Throughout the day we were able to workshop their content multiple times and develop the work into different pieces of collateral.

We set a sub-team up to create the narrative to this Vision – this would become some rough text which began crystallising their intentionality. We did not spend time wordsmithing this during the meeting however, opting to leave this as an action back in the office.

A further sub-team focussed on the KPI’s or Goals, attempting to land the 5 key Metrics and Measures they could share to tangibly track their progress over the coming 3 years.

Finally, the team knew the work to be completed fell into some simple workstreams, the team split to begin scoping out these programmes while the information, ideas and deliverables was fresh in their mind.

We tied the meeting together by pinning down a plan for the team to take all the work forward. We ensured everyone was involved, allocated individual owners and clearly put timeframes around the items.

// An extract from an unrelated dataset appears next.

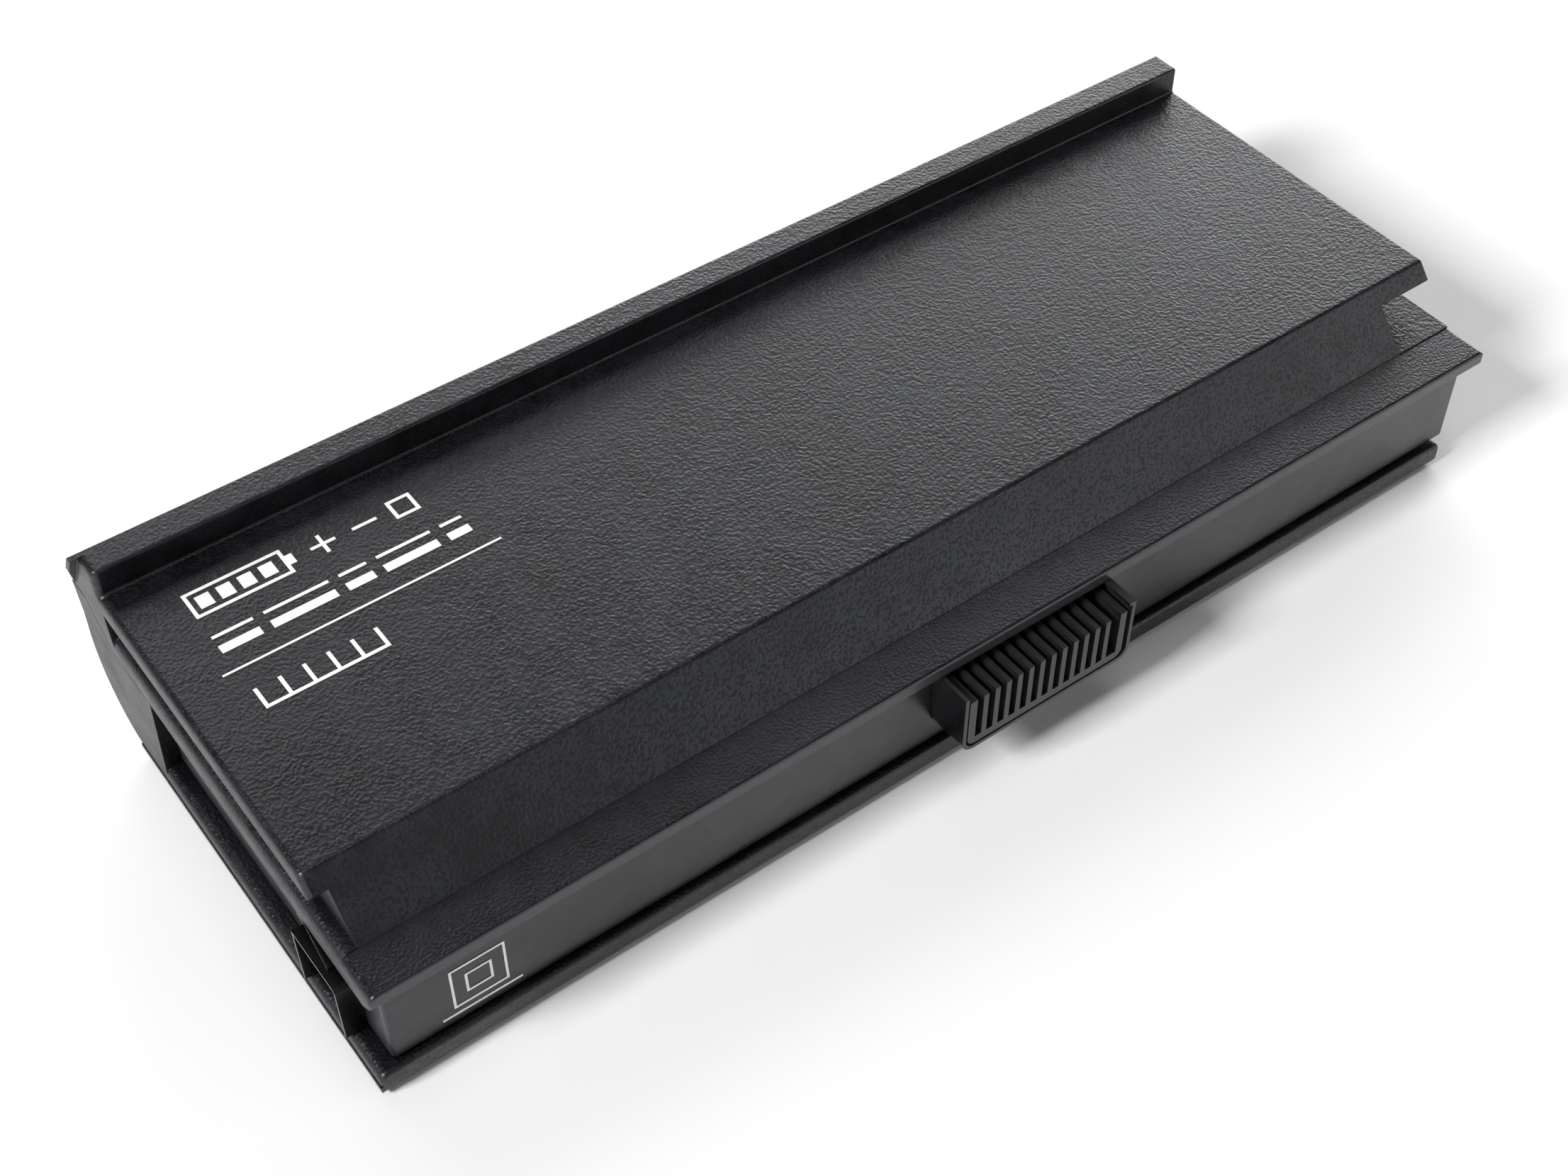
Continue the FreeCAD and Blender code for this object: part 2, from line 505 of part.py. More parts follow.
def latch_keeper():
    """Inverted U of thin sheet standing on the slab in the left end channel."""
    body = new_body("latch_keeper")
    profile = outline(body, "keeper_profile", "YZ_Plane", "x_keeper", [
        ("y_keeper_front", "z_base_top+keeper_gap"), ("y_keeper_front", "z_keeper-keeper_bevel"),
        ("y_keeper_front+keeper_bevel", "z_keeper"), ("y_keeper_rear", "z_keeper"),
        ("y_keeper_rear", "z_base_top+keeper_gap"), ("y_keeper_rear-keeper_sheet", "z_base_top+keeper_gap"),
        ("y_keeper_rear-keeper_sheet", "z_keeper-keeper_sheet"),
        ("y_keeper_front+keeper_bevel+0.1", "z_keeper-keeper_sheet"),
        ("y_keeper_front+keeper_sheet", "z_keeper-keeper_bevel-0.1"),
        ("y_keeper_front+keeper_sheet", "z_base_top+keeper_gap")])
    pad(body, profile, "x_box_left-x_keeper-keeper_gap")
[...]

The meeting was closed with a fun activity and a rousing summary statement from everyone in the room!

Outcomes

This successful meeting demonstrated how 2 days well spent in an offsite can do so many things:

  • Completely aligned a newly formed leadership team to a single Vision, with multiple themes demonstrating depth and robustness.
  • Crafted a narrative they can all use to communicate consistently; critical to being on the same page, whilst also communicating with business partners, stakeholders and sponsors.
  • Agreed the Metrics & Measures which are so often missed when a team think about their future.  These are critical to tracking progress, justifying value, demonstrating impact, protecting budgets over the coming years.
  • Demonstrated how a brilliant environment can empower a team to thrive and work together.  They have belief in themselves and muscle memory in high performance together.
  • Created an extraordinary event which stays long in the memory of everyone involved.  “Do you remember when we…” will be used a lot in their future together.